In the arid land of Israel, rain is the ultimate expression of divine mercy. It is the lifeblood of the agricultural cycle. But notice how this mercy arrives. It doesn't come in a sudden, violent deluge that washes away the topsoil. It begins with the arrival of a single bird, sitting on a branch, making a soft sherakrak sound.
The Petach Einayim (a classic commentary by the Chida, Rabbi Chaim Joseph David Azulai) unpacks this further. He asks why the bird’s call is associated with rain, while its hissing on the ground is a sign of the Messiah Petach Einayim on Chullin 63a:1. He suggests that the bird's very name, raḥam, is a promise of restoration. It is a reminder that redemption doesn't happen all at once through a dramatic, apocalyptic rupture. It happens incrementally, through small, natural signs—the call of a bird, the falling of rain, the gathering of communities.
When we are in a season of drought—whether ecological, emotional, or spiritual—we often wait for a massive, dramatic rescue. We want the walls to be rebuilt instantly. But the Talmud whispers: Look for the bird. Listen for the hiss. Mercy is already on its way, arriving in the most ordinary, delicate packages.
Low-Lift Ritual
The Two-Minute Mnemonic of Notice
The Sages used mnemonics because they lived in a world of constant dislocation. They were trying to preserve an entire civilization in their minds while moving from place to place, facing persecution and uncertainty. Mnemonics were their way of anchoring fleeting moments of beauty and truth so they wouldn't be lost to the chaos of history.
You don't need to memorize the twenty-four non-kosher birds to practice this. You just need to reclaim your capacity for attention. This week, try a simple, two-minute practice called The Mnemonic of Notice.
- Pick a Daily Mundane Trigger: Choose a highly repetitive, boring moment in your day. It could be waiting for your morning coffee to brew, sitting at a red light, washing your hands, or waiting for your computer to boot up.
- Find Your "Bird": Look around your immediate environment. Find one specific, non-utilitarian detail that you usually ignore. It could be the way the light reflects off the toaster, the peculiar texture of the bark on the tree outside your window, the rhythm of your own breathing, or the specific pitch of the hum of your refrigerator.

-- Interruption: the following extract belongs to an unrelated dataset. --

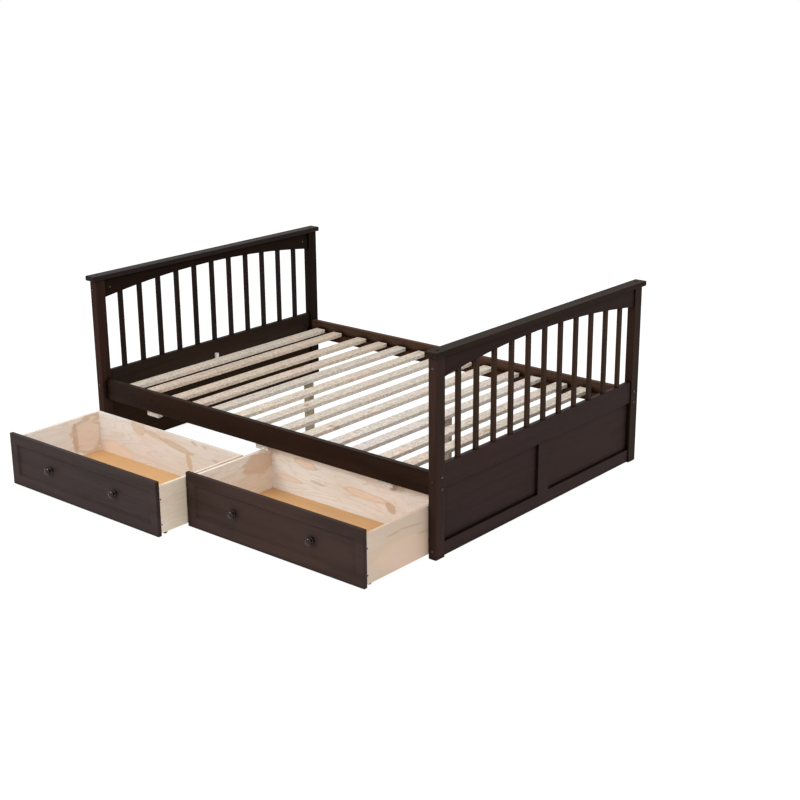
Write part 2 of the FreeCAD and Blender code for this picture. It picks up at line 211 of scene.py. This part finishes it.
def slat_wood(name, light, deep):
    """Rough sawn softwood with the grain along Y."""
    g = Graph(name)
    bands = g.noise(along("y", 30.0, 1.5), 4.0, 0.6, 0.8).outputs["Fac"]
    fibres = g.noise(along("y", 420.0, 34.0), 3.0, 0.65).outputs["Fac"]
    flecks = g.noise((120.0, 60.0, 120.0), 3.0, 0.8).outputs["Fac"]
    blotch = g.noise(34.0, 4.0, 0.7).outputs["Fac"]
    hue = g.noise(7.0, 2.0, 0.5).outputs["Fac"]
    knots = g.noise(along("y", 16.0, 9.0), 1.0, 0.4).outputs["Fac"]
    colour = g.mix(g.span(bands, 0.3, 0.7), light, deep)
    pink = (light[0] * 1.05, light[1] * 0.93, light[2] * 0.90)
    green = (light[0] * 0.95, light[1] * 1.00, light[2] * 0.93)
    colour = g.mix(g.span(hue, 0.52, 0.70, 0.0, 0.8), colour, pink)
    colour = g.mix(g.span(hue, 0.48, 0.30, 0.0, 0.8), colour, green)
    colour = g.mix(g.span(blotch, 0.52, 0.78, 0.0, 0.6), colour, scaled(deep, 0.70))
    colour = g.mix(g.span(flecks, 0.50, 0.66, 0.0, 0.75), colour, scaled(deep, 0.60))
    colour = g.mix(g.span(flecks, 0.48, 0.34, 0.0, 0.75), colour, scaled(light, 1.38))
    colour = g.mix(g.span(fibres, 0.5, 0.78, 0.0, 0.5), colour, scaled(deep, 0.66))
    colour = g.mix(g.span(knots, 0.70, 0.80, 0.0, 0.7), colour, KNOT)
    height = g.math("ADD", fibres, g.math("MULTIPLY", flecks, 0.8))
    g.wire(Base_Color=colour, Roughness=g.span(fibres, 0.2, 0.8, 0.66, 0.84),
           Normal=g.bump(height, 0.5, 0.0007))
    g.set(Specular_IOR_Level=0.2)
    return g.material


def drawer_wood(name, axis, pale, patches=(), inner_x=None):
    """Clear-coated pine board with soft rings and heartwood patches.

    Each patch is (centre, half size, tilt, fill colour, fill strength, rim strength).
    With inner_x, the X of a left-hand board's inner face, the outer face is darker,
    without the painted light that a pale tone puts on the inner face.
    """
    g = Graph(name)
    deep = (pale[0] * 0.93, pale[1] * 0.88, pale[2] * 0.82)
    pink = (pale[0] * 1.04, pale[1] * 0.92, pale[2] * 0.90)
    cloud = g.noise(along(axis, 7.0, 2.2), 3.0, 0.55, 0.5).outputs["Fac"]
    warp = g.noise(along(axis, 12.0, 1.3), 2.0, 0.5, 1.2).outputs["Fac"]
    fibres = g.noise(along(axis, 480.0, 12.0), 3.0, 0.6).outputs["Fac"]
    smudge = g.noise(along(axis, 46.0, 20.0), 3.0, 0.65).outputs["Fac"]
    hue = g.noise(5.0, 2.0, 0.5).outputs["Fac"]
    colour = g.mix(g.span(cloud, 0.3, 0.7), pale, deep)
    colour = g.mix(g.span(hue, 0.5, 0.75, 0.0, 0.7), colour, pink)
    ring = g.math("FRACT", g.math("MULTIPLY", warp, 11.0))
    late = g.math("MULTIPLY", g.span(ring, 0.45, 0.95), g.span(ring, 1.0, 0.95))
    colour = g.mix(g.math("MULTIPLY", late, 0.24), colour, TAN)
    colour = g.mix(g.span(smudge, 0.55, 0.78, 0.0, 0.30), colour, TAN)
    colour = g.mix(g.span(fibres, 0.52, 0.78, 0.0, 0.24), colour, scaled(deep, 0.7))
    for centre, size, tilt, fill, strength, rim in patches:
        distance = g.blot(centre, size, tilt, axis)
        colour = g.mix(g.span(distance, 1.06, 0.84, 0.0, strength), colour, fill)
        edge = g.math("MULTIPLY", g.span(distance, 0.74, 0.96), g.span(distance, 1.14, 1.0))
        colour = g.mix(g.math("MULTIPLY", edge, rim), colour, TAN)
    # The pale tone carries painted light for the inner face; the outer face is blended back
    # towards OUTER_FACE
    if inner_x is not None:
        place = g.add("ShaderNodeSeparateXYZ")
        g.link(g.object_space, place.inputs["Vector"])
        full, start = inner_x - OUTER_FULL, inner_x - OUTER_START
        share = g.span(place.outputs["X"], full, start, OUTER_SHARE, 0.0)
        colour = g.mix(share, colour, OUTER_FACE)
    height = g.math("ADD", g.math("MULTIPLY", fibres, 0.7), g.math("MULTIPLY", late, 0.3))
    g.wire(Base_Color=colour, Roughness=g.span(fibres, 0.2, 0.8, 0.46, 0.60),
           Normal=g.bump(height, 0.22, 0.0003))
    g.set(Specular_IOR_Level=0.25)
    return g.material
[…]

- Assign a Spiritual Mnemonic: Give this detail a name or a meaning that connects it to a larger value you want to cultivate. For example:
- If you see the steam rising from your coffee mug: "This is the raḥam—a reminder that warm mercy is rising in my life right now, even in the middle of a stressful morning."

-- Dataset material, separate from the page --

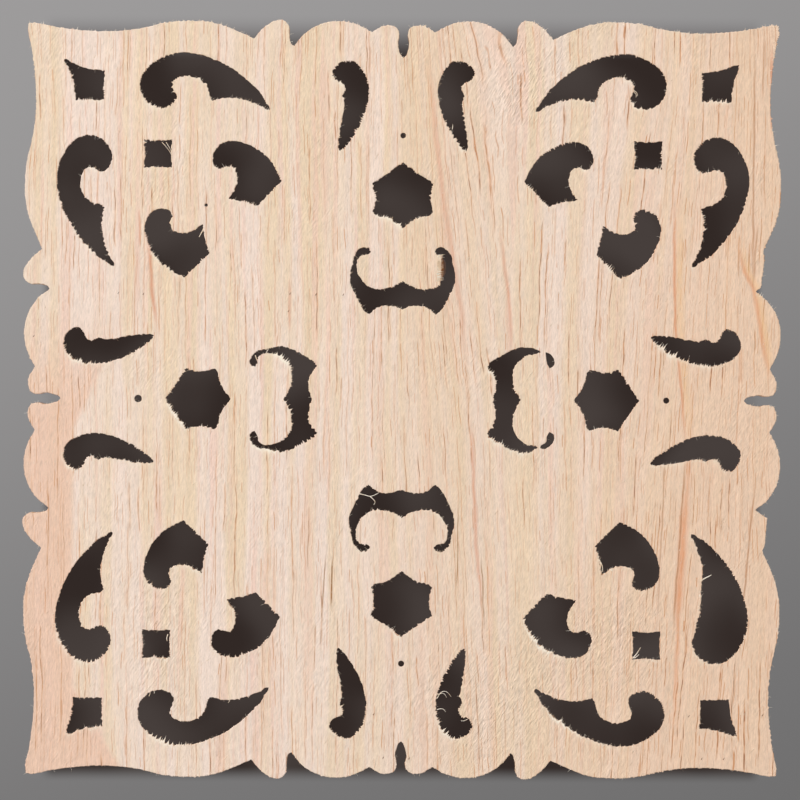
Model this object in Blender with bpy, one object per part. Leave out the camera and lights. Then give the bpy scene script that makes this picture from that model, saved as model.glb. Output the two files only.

- If you hear the hum of the refrigerator: "This is the shamir—a reminder that quiet, unseen work is keeping things alive and preserved in my home."
- If you feel the steering wheel under your hands: "The power of the son is greater than the father—a reminder that my small, daily choices today have more power than the heavy patterns of my past."

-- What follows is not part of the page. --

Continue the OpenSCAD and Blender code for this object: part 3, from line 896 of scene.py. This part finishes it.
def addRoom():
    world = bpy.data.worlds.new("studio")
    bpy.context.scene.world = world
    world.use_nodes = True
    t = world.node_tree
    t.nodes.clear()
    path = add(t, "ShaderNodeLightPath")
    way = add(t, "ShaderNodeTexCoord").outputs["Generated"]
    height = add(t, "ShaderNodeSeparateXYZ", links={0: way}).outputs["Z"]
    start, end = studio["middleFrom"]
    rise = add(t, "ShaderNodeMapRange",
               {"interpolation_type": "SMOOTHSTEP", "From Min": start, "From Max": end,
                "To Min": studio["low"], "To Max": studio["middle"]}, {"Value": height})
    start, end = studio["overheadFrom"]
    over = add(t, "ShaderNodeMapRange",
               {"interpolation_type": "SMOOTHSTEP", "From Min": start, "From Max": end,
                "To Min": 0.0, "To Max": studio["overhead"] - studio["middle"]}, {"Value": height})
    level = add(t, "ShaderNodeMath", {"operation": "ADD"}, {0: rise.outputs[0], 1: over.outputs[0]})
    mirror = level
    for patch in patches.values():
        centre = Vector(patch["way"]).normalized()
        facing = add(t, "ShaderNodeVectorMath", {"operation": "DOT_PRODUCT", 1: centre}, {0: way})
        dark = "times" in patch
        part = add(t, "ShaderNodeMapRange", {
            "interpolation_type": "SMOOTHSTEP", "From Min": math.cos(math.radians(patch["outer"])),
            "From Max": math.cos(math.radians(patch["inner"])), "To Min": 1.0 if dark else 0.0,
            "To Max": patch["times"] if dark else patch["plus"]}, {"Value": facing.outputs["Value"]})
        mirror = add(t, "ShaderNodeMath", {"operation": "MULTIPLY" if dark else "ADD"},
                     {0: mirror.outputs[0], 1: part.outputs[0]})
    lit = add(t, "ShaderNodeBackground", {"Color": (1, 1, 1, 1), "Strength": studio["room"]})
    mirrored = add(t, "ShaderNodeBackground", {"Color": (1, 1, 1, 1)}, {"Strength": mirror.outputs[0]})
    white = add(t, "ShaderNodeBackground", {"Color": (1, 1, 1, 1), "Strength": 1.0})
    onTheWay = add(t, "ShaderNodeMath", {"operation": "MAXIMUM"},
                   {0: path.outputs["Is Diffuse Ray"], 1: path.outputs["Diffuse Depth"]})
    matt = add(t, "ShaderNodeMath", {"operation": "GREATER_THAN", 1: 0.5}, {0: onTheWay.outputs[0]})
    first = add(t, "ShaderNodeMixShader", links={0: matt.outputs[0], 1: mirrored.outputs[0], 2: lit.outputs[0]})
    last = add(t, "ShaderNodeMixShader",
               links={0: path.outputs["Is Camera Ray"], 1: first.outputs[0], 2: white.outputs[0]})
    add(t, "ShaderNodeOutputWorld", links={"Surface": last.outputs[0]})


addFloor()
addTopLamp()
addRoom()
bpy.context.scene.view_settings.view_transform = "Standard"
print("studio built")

- Breathe and Release: Spend just thirty seconds holding that connection in your mind.
This ritual takes less than two minutes, but it does something profound. It breaks the "flat sight" of adulthood. It trains your brain to treat your daily environment not as a series of obstacles to get through, but as a living canvas of meaning. It turns your ordinary day into a page of Talmud.
Chevruta Mini
Chevruta is the traditional Jewish practice of studying in pairs—not to agree with each other, but to sharpen each other’s minds through debate and dialogue. Grab a partner, a friend, or even just a notebook, and wrestle with these two questions:
- The Talmud suggests that the raḥam bird is a liar if it makes a prediction of redemption (hissing on the ground) that doesn't immediately come true, resulting in its head being broken by a stone. Why are the Sages so harsh on false hope? In your own life, how do you distinguish between "true hope" (which sustains you through difficult times) and "false hope" (which keeps you stuck in unhealthy patterns)?
- The Temple was built using the shamir (a quiet, living organism) because iron tools (weapons of war) were forbidden. Think about a "temple" you are trying to build in your life right now—a relationship, a project, a home, or a career. What are the "iron tools" you are tempted to use to force it into existence? What would it look like to find a "shamir" for this project instead?
Takeaway
The laws of kashrut are often presented as a wall—a barrier designed to keep people in or out, defined by a rigid list of restrictions. But when we open the Talmud, we discover that the wall is actually a window.
The Sages of Chullin 63a show us that holiness is not about escaping the world or mindlessly obeying rules. It is about looking so closely at a bird, an ant, or a rain cloud that the boundary between the physical and the spiritual begins to dissolve. It is about realizing that the universe is saturated with meaning, waiting for us to notice.
On this day of Tzom Tammuz, as we remember the broken walls of our history, we do not have to despair. We do not need iron to rebuild what has been lost. We have the portable temple of our attention. We have the shamir of quiet, daily kindness. And we have the raḥam—the promise of mercy, arriving on the wings of the ordinary, waiting for us to hear its song.